» **THE REQUEST**
Begin with the line that contains "Keep writing the", end with the line that contains "for its finish.", and extract exactly that stretch of lines.

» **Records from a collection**

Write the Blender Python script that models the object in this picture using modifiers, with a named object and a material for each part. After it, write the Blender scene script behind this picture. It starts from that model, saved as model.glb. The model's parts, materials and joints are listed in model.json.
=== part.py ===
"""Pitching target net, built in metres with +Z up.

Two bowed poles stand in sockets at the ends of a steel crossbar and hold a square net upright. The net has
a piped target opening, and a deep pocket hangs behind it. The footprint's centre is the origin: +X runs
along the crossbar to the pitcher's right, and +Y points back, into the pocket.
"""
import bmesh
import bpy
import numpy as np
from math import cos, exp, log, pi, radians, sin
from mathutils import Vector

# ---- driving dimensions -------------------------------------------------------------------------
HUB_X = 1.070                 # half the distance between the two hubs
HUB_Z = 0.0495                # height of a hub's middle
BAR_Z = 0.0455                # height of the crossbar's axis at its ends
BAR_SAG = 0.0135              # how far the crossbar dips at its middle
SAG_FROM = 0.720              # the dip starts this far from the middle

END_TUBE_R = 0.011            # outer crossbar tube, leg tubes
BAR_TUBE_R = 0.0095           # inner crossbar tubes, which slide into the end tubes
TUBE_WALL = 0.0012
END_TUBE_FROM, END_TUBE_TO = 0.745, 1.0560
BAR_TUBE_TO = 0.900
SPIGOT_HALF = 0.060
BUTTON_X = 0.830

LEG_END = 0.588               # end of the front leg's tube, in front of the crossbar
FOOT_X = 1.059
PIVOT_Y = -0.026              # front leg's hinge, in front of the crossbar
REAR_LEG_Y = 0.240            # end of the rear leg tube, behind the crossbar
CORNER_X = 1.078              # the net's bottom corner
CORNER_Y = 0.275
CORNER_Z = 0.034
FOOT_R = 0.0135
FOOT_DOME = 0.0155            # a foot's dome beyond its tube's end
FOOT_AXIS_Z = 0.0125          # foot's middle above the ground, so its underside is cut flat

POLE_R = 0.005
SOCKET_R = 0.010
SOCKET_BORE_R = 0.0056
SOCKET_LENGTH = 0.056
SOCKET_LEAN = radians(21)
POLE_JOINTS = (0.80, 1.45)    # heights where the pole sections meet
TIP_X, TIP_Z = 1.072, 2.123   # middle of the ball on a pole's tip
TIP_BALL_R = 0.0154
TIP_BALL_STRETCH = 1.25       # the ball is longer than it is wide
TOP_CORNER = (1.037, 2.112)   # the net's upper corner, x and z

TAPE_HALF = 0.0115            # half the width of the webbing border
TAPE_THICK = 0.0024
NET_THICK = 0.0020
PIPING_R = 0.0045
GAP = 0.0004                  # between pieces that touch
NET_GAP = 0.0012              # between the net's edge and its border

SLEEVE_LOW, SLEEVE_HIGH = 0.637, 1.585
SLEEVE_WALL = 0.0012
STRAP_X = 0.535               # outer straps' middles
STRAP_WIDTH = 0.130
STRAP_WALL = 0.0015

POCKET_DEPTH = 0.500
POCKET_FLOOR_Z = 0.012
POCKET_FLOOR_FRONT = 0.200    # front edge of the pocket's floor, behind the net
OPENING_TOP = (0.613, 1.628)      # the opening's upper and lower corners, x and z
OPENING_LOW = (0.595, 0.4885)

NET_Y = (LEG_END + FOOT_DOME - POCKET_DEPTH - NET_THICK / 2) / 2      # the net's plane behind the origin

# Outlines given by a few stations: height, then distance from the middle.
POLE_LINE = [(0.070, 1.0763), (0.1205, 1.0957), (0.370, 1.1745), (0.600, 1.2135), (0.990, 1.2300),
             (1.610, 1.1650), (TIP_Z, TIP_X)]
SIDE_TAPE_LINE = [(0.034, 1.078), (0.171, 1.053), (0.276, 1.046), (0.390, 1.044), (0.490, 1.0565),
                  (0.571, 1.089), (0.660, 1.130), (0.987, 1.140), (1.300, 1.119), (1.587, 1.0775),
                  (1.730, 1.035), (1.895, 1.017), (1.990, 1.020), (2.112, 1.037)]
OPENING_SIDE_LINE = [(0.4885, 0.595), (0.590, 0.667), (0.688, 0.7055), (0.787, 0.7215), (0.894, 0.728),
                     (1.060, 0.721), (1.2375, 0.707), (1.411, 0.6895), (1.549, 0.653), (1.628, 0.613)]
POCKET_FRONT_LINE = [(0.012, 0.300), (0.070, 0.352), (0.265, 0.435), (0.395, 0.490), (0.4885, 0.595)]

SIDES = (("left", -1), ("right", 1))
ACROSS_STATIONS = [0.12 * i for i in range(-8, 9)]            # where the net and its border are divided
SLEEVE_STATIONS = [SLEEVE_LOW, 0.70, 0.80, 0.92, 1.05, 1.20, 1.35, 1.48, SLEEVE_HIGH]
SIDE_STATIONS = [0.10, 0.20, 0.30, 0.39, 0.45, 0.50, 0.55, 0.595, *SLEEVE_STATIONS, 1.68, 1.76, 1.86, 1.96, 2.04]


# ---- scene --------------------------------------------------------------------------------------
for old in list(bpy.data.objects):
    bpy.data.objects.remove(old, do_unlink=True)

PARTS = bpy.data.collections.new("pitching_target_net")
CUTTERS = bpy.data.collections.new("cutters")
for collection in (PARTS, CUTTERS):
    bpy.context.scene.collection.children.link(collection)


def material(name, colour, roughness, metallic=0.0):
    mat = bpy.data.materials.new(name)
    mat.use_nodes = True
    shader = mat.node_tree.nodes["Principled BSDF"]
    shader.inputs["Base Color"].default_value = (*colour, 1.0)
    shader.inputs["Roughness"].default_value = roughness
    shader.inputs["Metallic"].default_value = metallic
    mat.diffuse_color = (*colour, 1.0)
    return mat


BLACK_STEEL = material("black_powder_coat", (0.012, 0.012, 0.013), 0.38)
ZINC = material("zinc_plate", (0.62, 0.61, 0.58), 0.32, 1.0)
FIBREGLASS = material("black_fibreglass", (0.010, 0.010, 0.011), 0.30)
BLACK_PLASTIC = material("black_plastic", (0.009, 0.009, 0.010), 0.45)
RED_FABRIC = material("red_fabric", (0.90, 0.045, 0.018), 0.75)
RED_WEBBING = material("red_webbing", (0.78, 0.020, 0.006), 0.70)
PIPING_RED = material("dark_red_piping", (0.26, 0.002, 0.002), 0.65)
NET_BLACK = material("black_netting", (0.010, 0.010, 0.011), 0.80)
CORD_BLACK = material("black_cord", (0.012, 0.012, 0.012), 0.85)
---
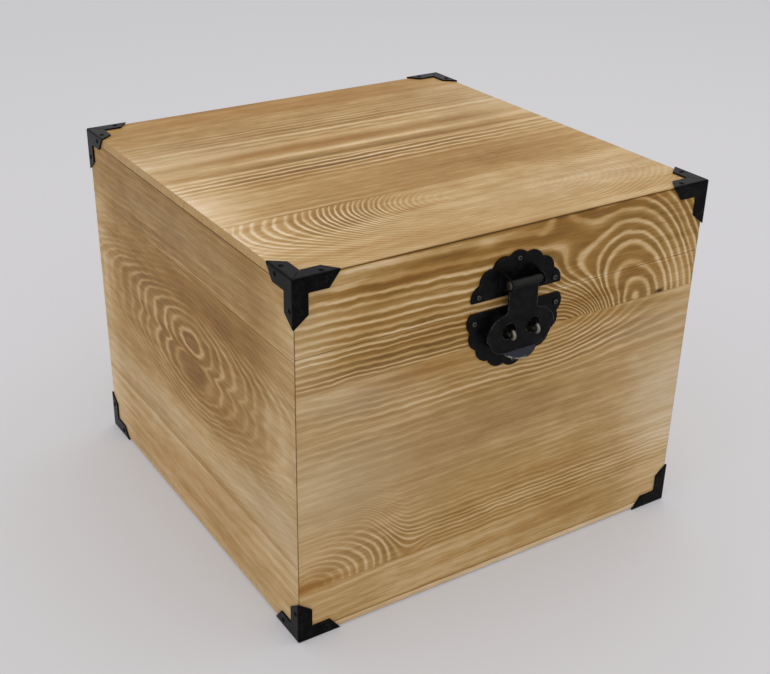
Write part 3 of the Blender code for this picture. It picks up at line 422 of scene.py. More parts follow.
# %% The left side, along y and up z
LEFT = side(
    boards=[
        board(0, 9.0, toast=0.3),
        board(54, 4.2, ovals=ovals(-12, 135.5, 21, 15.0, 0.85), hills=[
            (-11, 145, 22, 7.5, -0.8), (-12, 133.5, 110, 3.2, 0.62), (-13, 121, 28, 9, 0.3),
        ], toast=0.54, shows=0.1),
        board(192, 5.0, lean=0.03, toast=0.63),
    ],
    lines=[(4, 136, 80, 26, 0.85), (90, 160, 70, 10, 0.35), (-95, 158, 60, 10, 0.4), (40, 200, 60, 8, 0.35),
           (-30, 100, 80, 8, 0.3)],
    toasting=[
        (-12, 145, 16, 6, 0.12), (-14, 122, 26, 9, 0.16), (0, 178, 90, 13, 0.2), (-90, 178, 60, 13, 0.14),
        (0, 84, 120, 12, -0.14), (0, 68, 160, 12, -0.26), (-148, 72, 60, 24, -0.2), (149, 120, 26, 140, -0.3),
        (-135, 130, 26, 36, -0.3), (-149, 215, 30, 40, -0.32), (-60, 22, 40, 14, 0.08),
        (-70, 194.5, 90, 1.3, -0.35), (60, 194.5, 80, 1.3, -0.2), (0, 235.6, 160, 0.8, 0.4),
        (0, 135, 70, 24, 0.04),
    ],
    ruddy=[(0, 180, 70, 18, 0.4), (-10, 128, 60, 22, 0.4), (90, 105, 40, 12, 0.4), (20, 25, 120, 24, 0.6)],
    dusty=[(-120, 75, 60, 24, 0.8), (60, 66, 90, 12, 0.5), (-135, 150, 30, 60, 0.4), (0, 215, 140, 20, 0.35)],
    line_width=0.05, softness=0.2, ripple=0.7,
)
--
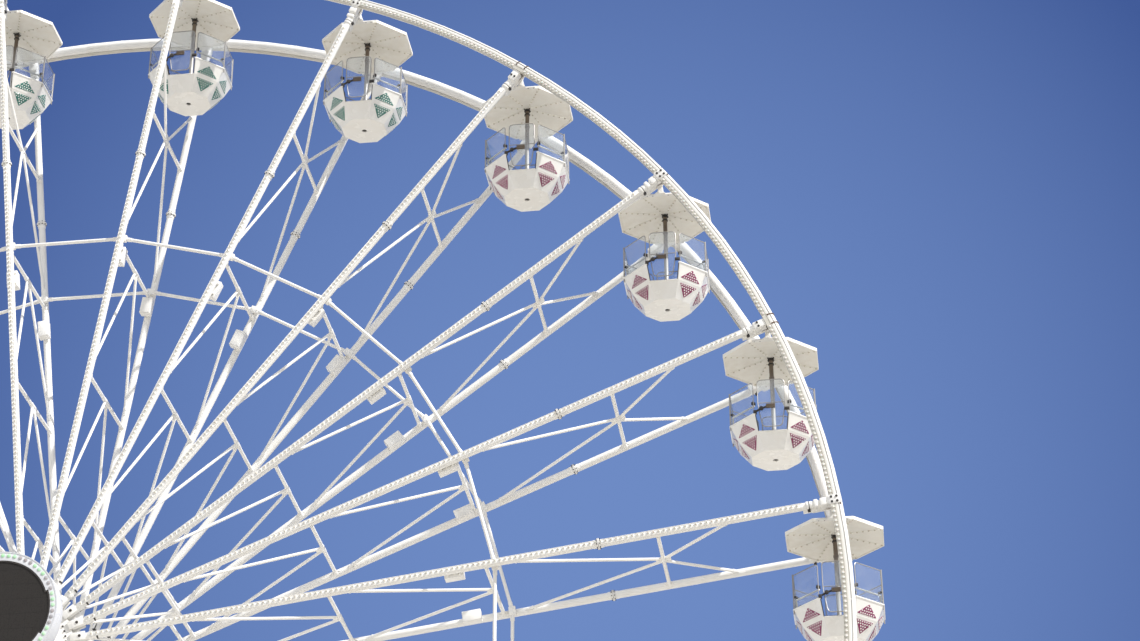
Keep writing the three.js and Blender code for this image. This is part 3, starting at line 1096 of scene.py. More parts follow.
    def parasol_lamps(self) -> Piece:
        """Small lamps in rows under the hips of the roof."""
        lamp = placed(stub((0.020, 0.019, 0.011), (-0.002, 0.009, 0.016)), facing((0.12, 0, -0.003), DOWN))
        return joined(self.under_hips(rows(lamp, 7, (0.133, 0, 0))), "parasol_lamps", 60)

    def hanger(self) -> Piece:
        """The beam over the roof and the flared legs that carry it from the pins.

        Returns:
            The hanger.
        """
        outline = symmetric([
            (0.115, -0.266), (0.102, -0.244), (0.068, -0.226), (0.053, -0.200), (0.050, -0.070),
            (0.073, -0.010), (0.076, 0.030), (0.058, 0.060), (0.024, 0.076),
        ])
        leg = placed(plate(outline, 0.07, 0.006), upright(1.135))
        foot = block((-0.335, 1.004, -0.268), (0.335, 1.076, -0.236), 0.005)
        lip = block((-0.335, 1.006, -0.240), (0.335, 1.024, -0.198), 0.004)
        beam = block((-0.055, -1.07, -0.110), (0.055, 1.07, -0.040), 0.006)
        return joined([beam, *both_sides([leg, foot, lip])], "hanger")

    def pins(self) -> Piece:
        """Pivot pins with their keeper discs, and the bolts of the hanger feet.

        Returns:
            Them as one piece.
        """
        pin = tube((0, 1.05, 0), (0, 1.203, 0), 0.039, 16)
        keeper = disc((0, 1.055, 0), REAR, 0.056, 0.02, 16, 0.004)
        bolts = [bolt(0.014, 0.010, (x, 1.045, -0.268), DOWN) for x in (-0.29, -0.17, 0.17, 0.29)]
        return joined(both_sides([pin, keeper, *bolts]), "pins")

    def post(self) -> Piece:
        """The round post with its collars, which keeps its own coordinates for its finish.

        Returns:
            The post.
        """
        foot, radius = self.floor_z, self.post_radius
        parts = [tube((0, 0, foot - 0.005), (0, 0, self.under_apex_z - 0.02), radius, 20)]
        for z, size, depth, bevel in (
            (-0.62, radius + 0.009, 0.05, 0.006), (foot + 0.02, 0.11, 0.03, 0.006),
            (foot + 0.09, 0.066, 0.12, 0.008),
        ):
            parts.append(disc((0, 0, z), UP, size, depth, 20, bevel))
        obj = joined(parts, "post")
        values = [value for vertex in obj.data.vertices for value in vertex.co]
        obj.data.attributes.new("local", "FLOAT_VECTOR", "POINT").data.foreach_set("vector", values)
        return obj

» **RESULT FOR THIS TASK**
Keep writing the three.js and Blender code for this image. This is part 3, starting at line 1096 of scene.py. More parts follow.
    def parasol_lamps(self) -> Piece:
        """Small lamps in rows under the hips of the roof."""
        lamp = placed(stub((0.020, 0.019, 0.011), (-0.002, 0.009, 0.016)), facing((0.12, 0, -0.003), DOWN))
        return joined(self.under_hips(rows(lamp, 7, (0.133, 0, 0))), "parasol_lamps", 60)

    def hanger(self) -> Piece:
        """The beam over the roof and the flared legs that carry it from the pins.

        Returns:
            The hanger.
        """
        outline = symmetric([
            (0.115, -0.266), (0.102, -0.244), (0.068, -0.226), (0.053, -0.200), (0.050, -0.070),
            (0.073, -0.010), (0.076, 0.030), (0.058, 0.060), (0.024, 0.076),
        ])
        leg = placed(plate(outline, 0.07, 0.006), upright(1.135))
        foot = block((-0.335, 1.004, -0.268), (0.335, 1.076, -0.236), 0.005)
        lip = block((-0.335, 1.006, -0.240), (0.335, 1.024, -0.198), 0.004)
        beam = block((-0.055, -1.07, -0.110), (0.055, 1.07, -0.040), 0.006)
        return joined([beam, *both_sides([leg, foot, lip])], "hanger")

    def pins(self) -> Piece:
        """Pivot pins with their keeper discs, and the bolts of the hanger feet.

        Returns:
            Them as one piece.
        """
        pin = tube((0, 1.05, 0), (0, 1.203, 0), 0.039, 16)
        keeper = disc((0, 1.055, 0), REAR, 0.056, 0.02, 16, 0.004)
        bolts = [bolt(0.014, 0.010, (x, 1.045, -0.268), DOWN) for x in (-0.29, -0.17, 0.17, 0.29)]
        return joined(both_sides([pin, keeper, *bolts]), "pins")

    def post(self) -> Piece:
        """The round post with its collars, which keeps its own coordinates for its finish.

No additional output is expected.